How to Build a Simple “Three Fat” System
If you want a low lectin kitchen that feels effortless, create a small system instead of a huge collection.
- Pick one high heat workhorse. Avocado oil, ghee, tallow, or refined olive oil are common choices.
- Pick one everyday flavor oil. Extra virgin olive oil is the usual anchor here.
- Pick one finishing or specialty option. This could be toasted sesame oil, walnut oil, or even just butter for a final touch.
That is enough for most people. You can add more later, but the point is to reduce decision fatigue while keeping your cooking flexible.
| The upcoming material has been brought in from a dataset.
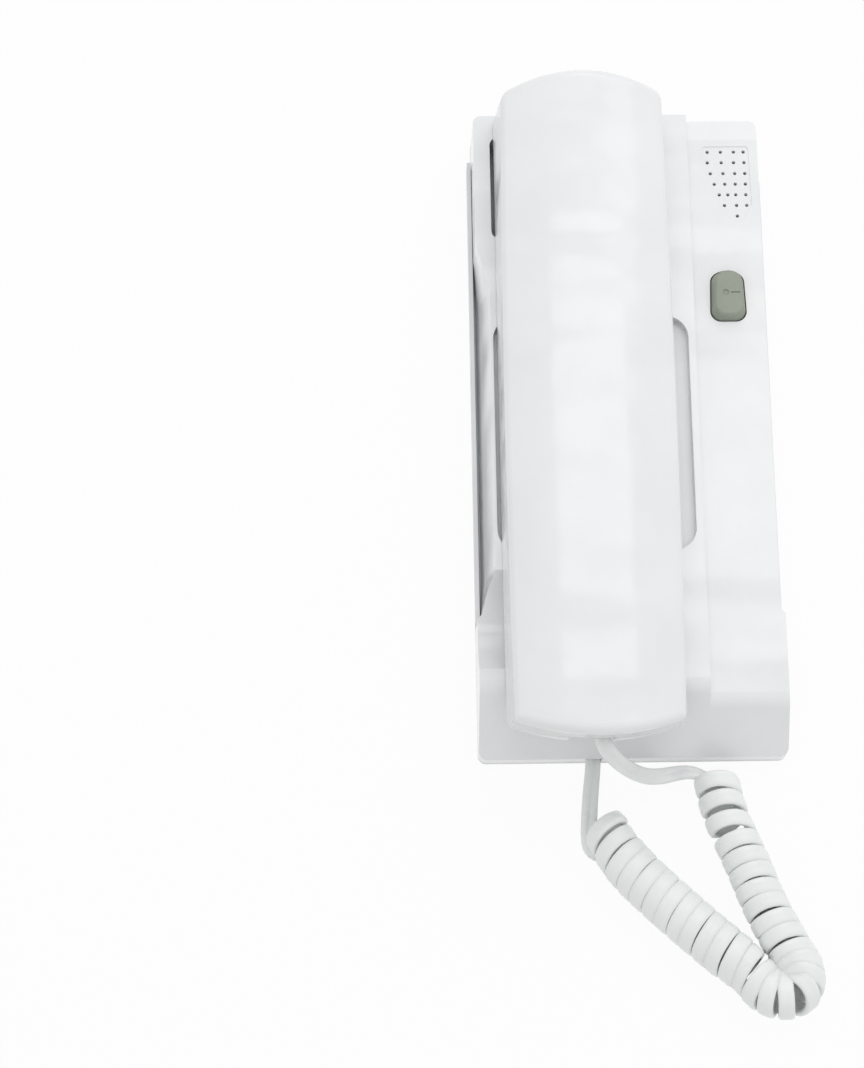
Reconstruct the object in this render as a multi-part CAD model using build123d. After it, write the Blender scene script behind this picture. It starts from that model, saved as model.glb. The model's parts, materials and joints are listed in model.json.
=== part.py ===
"""Audio intercom handset station, lying on its back, cord laid on the table.

Frame: +Z out of the face, +Y to the ear end, +X to the button side.
Origin: middle of the back plate's back face. Lengths in millimetres.
"""
import math
import os

from build123d import *

# whole unit
side_margin = 7.7
step_margin = 8.1
panel_w = 25.2
handset_half_mid = 26.5
handset_half_end = 26.4
base_width = side_margin + 2 * handset_half_mid + step_margin + panel_w
base_length = 202.0
cradle_top = 26.0
panel_drop = 4.0
panel_top = cradle_top - panel_drop
step_x = base_width / 2 - panel_w
overrun = 5.0
touch_gap = 0.2

# back plate
plate_thick = 2.2
skirt_thick = 1.2
skirt_gap = 0.15
left_skirt_height = 8.0
right_skirt_height = 6.5
left_skirt_short = 8.0
right_skirt_short = 15.0
slot_spacing = 140.0
slot_width = 4.4
slot_length = 9.0
slot_x = 4.0
slot_mid_y = 5.0
wire_window_w = 24.0
wire_window_l = 16.0
wire_window_y = 28.0

# front cover
wall = 2.0
liner = 1.6
left_lean = 0.1
right_lean = 1.5
corner_r = 2.5
scallop_depth_top = 4.2
scallop_depth_foot = 0.6
scallop_head_y = 58.5
scallop_high_y = 44.0
scallop_low_y = -46.5
scallop_tail_y = -58.5
skirt_end = -60.0
slope_round = 6.0
scallop_r = 9.0
slope_start = 18.3
slope_foot = 7.0
panel_bevel_run = 7.0
panel_bevel_drop = 1.4

# handset
handset_x = side_margin + handset_half_mid - base_width / 2
handset_top_y = 99.8
handset_top_bulge = 5.2
handset_low_y = -94.4
handset_low_bulge = 4.8
under_plate = 1.8
handset_side_top = 45.0
handset_crown = 52.5
handset_wall = 2.0
end_draw = 2.9
mid_draw = 1.5
low_overhang = 3.4
handset_top_r = 4.5
under_z = cradle_top + touch_gap
part_z = under_z + under_plate

# cradle pockets
ear_pocket_low = 59.8
ear_pocket_high = 93.6
ear_pocket_side = 26.0
ear_pocket_slit = 1.6
ear_pocket_floor = 15.5
well_high = 33.7
well_low = -41.0
well_out = 1.3
well_left = handset_x - handset_half_mid - well_out
well_step = 2.2
well_right = step_x - well_step
well_floor = 22.8
well_r = 7.0
seat_high = -46.5
seat_low = -77.0
seat_step = 8.8
seat_right = step_x - seat_step
seat_floor = 18.0

# ear and mouth cups
cup_wall = 1.8
cup_taper = 1.4
ear_cup_half = 22.0
ear_cup_length = 30.0
ear_cup_depth = 7.2
mouth_cup_half = 21.5
mouth_cup_length = 19.0
mouth_cup_depth = 5.8
cup_r = 6.0
ear_cup_y = (ear_pocket_low + ear_pocket_high) / 2
mouth_cup_y = (seat_high + seat_low) / 2

# grille and ringer
ringer_share = 0.456349
ringer_r = panel_w * ringer_share
ringer_height = 7.0
ringer_x_share = 0.365079
ringer_x = step_x + panel_w * ringer_x_share
ringer_y = 80.0
grille_hole_r = 0.55
grille_dish = 0.3

# rows of the sounder grille and its dish, in shares of the sounder's radius from its middle
grille_row_shares = [
    (0.8696, (-0.2087, 0.1565, 0.5130, 0.7826)),
    (0.5565, (-0.2174, 0.1652, 0.5043, 0.7913)),
    (0.2348, (-0.1478, 0.2000, 0.5217, 0.8000)),
    (-0.0783, (-0.0522, 0.2348, 0.5217, 0.8000)),
    (-0.3913, (0.0696, 0.3043, 0.5217, 0.8000)),
    (-0.7043, (0.2000, 0.5304, 0.8087)),
    (-1.0174, (0.5391,)),
]
dish_edge_shares = [
    (-0.3826, 1.0261),
    (0.9217, 1.0261),
    (0.9478, -0.6957),
    (0.6435, -1.2522),
    (0.4000, -1.2174),
    (-0.3652, 0.2609),
]

# release button
button_w_share = 0.43254
button_w = panel_w * button_w_share
button_l = 16.2
button_x_share = 0.440476
button_x = step_x + panel_w * button_x_share
button_y = 41.5
button_proud = 3.4
button_travel = 1.5
button_gap = 0.35
button_draft = 0.8
button_bevel = 0.5
button_flange = 1.2
button_flange_t = 1.2
button_stem_r = 2.0
button_corner = 3.4
button_narrow = 0.5
icon_depth = 0.35

# circuit board
board_left_in = 9.2
board_x0 = handset_x - board_left_in
board_edge_gap = 4.65
board_x1 = base_width / 2 - board_edge_gap - skirt_thick - skirt_gap
board_y0 = -30.0
board_y1 = 56.0
board_thick = 1.6
board_rise = 4.0
board_z = plate_thick + board_rise
board_top = board_z + board_thick

# hook
hook_x = handset_x
hook_y = 47.5
hook_post_w = 5.0
hook_post_l = 8.0
hook_gap = 0.35
hook_travel = 4.0
hook_flange = 1.6
hook_flange_t = 1.4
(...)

Storage and Freshness Matter More Than Most People Think
Even the best oil becomes a problem if it is old, overheated, or stored poorly. If your oils sit next to the stove in direct light, they age faster. If you keep a giant bottle open for a year, flavor and quality will drift.
A few practical habits help.
- Buy quantities you will use within a few months.
- Store oils in a cool, dark cabinet.
- Keep lids tight.
- Smell your oil occasionally. If it smells like crayons, stale nuts, or old paint, do not try to “use it up.” It is not worth it.
These habits are not about being strict. They are about keeping your food tasting good so the lifestyle is easier to maintain.
The Best Oil Is the One That Helps You Stay Consistent
The most helpful way to think about fats in a low lectin kitchen is that they are part of your rhythm. When the right fats are within reach, cooking becomes simpler. You stop feeling like you are missing something. Meals feel satisfying, and your body has a steadier experience day to day.
Extra virgin olive oil often becomes the heart of the kitchen. Avocado oil, ghee, or a traditional animal fat often takes the high heat job. Specialty oils come in when you want a specific flavor or texture.
If you keep it simple, your food will improve, your routines will stabilize, and you will spend less time overthinking every meal. In a lifestyle built on consistency, that might be the most important benefit of all.